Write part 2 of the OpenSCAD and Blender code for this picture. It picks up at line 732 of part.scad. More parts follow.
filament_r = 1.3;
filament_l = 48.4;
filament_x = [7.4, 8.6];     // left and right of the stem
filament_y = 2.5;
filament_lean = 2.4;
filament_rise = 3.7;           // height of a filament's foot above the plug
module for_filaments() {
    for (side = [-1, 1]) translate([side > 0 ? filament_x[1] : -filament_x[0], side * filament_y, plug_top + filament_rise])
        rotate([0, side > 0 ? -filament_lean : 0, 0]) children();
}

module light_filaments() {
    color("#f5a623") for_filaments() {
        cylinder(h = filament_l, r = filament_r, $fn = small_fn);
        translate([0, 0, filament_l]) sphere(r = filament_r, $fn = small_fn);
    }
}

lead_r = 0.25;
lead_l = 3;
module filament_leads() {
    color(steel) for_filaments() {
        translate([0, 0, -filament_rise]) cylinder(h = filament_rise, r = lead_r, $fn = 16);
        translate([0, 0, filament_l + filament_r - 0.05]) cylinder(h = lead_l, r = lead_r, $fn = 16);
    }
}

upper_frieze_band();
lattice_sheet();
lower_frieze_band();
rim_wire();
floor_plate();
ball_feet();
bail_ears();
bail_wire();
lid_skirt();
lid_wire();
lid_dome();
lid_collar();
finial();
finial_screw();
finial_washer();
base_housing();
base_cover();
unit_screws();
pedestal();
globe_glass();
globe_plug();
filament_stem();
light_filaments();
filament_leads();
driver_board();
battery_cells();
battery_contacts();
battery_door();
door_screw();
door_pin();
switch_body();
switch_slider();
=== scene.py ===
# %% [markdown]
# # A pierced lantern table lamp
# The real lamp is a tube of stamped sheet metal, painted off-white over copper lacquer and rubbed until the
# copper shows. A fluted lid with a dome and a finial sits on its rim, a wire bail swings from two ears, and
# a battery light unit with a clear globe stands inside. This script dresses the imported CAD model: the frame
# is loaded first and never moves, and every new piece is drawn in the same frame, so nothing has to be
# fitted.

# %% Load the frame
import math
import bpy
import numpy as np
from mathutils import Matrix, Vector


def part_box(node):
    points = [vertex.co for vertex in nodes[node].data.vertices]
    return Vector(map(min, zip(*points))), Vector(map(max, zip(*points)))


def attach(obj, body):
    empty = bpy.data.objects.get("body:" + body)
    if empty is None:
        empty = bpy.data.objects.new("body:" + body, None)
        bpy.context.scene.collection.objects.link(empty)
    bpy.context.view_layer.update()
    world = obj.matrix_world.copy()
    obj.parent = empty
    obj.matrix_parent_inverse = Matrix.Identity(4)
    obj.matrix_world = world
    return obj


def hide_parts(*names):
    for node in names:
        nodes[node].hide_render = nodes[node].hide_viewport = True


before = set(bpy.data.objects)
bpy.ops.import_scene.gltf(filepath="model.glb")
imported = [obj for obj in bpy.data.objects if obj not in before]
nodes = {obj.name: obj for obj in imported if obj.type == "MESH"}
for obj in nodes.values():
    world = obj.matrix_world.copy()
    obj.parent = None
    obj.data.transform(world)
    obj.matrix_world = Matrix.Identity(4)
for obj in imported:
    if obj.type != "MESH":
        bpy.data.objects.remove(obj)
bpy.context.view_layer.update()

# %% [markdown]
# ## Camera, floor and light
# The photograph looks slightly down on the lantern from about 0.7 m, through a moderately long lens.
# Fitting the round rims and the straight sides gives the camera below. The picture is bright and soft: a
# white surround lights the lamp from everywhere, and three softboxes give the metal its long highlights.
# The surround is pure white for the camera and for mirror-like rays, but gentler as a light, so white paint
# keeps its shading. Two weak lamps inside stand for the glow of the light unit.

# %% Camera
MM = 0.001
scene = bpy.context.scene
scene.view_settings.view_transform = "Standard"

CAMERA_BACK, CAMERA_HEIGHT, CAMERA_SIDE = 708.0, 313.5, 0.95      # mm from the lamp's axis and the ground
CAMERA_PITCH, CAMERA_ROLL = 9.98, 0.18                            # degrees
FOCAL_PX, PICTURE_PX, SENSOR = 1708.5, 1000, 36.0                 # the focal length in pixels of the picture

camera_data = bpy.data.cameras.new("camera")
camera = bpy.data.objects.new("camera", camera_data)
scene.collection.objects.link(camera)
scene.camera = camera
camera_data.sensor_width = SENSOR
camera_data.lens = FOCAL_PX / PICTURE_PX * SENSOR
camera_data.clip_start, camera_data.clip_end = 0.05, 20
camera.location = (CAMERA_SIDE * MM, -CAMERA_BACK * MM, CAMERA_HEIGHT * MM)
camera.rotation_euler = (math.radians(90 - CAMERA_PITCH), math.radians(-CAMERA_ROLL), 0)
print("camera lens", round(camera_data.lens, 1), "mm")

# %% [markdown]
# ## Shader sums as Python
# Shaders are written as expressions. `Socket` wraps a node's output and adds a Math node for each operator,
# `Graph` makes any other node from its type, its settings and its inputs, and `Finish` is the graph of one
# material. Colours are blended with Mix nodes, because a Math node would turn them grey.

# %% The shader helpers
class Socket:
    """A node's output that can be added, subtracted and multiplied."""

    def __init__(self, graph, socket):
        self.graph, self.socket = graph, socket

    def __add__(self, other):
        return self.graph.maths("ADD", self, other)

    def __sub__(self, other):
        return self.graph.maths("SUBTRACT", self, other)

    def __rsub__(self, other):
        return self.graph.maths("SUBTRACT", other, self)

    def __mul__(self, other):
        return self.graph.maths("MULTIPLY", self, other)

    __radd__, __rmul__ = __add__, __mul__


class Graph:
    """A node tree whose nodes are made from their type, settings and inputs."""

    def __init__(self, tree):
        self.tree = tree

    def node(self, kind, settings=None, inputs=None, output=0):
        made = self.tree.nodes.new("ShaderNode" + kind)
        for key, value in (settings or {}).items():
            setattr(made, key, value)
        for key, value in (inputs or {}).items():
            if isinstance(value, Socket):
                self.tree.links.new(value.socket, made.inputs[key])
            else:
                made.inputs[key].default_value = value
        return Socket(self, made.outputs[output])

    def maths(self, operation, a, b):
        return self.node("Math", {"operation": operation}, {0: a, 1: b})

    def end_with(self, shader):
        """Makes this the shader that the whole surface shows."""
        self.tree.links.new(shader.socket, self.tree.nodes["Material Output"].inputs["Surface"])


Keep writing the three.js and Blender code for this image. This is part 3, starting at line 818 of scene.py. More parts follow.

◆ **Challenge**
Proceeding from the line containing "upper_frieze_band();" through the line containing "nodes[node].hide_render = nodes[node].hide_viewport", transcribe the lines above exactly, both end lines included.

◆ **Task output**
upper_frieze_band();
lattice_sheet();
lower_frieze_band();
rim_wire();
floor_plate();
ball_feet();
bail_ears();
bail_wire();
lid_skirt();
lid_wire();
lid_dome();
lid_collar();
finial();
finial_screw();
finial_washer();
base_housing();
base_cover();
unit_screws();
pedestal();
globe_glass();
globe_plug();
filament_stem();
light_filaments();
filament_leads();
driver_board();
battery_cells();
battery_contacts();
battery_door();
door_screw();
door_pin();
switch_body();
switch_slider();
=== scene.py ===
# %% [markdown]
# # A pierced lantern table lamp
# The real lamp is a tube of stamped sheet metal, painted off-white over copper lacquer and rubbed until the
# copper shows. A fluted lid with a dome and a finial sits on its rim, a wire bail swings from two ears, and
# a battery light unit with a clear globe stands inside. This script dresses the imported CAD model: the frame
# is loaded first and never moves, and every new piece is drawn in the same frame, so nothing has to be
# fitted.

# %% Load the frame
import math
import bpy
import numpy as np
from mathutils import Matrix, Vector


def part_box(node):
    points = [vertex.co for vertex in nodes[node].data.vertices]
    return Vector(map(min, zip(*points))), Vector(map(max, zip(*points)))


def attach(obj, body):
    empty = bpy.data.objects.get("body:" + body)
    if empty is None:
        empty = bpy.data.objects.new("body:" + body, None)
        bpy.context.scene.collection.objects.link(empty)
    bpy.context.view_layer.update()
    world = obj.matrix_world.copy()
    obj.parent = empty
    obj.matrix_parent_inverse = Matrix.Identity(4)
    obj.matrix_world = world
    return obj


def hide_parts(*names):
    for node in names:
        nodes[node].hide_render = nodes[node].hide_viewport = True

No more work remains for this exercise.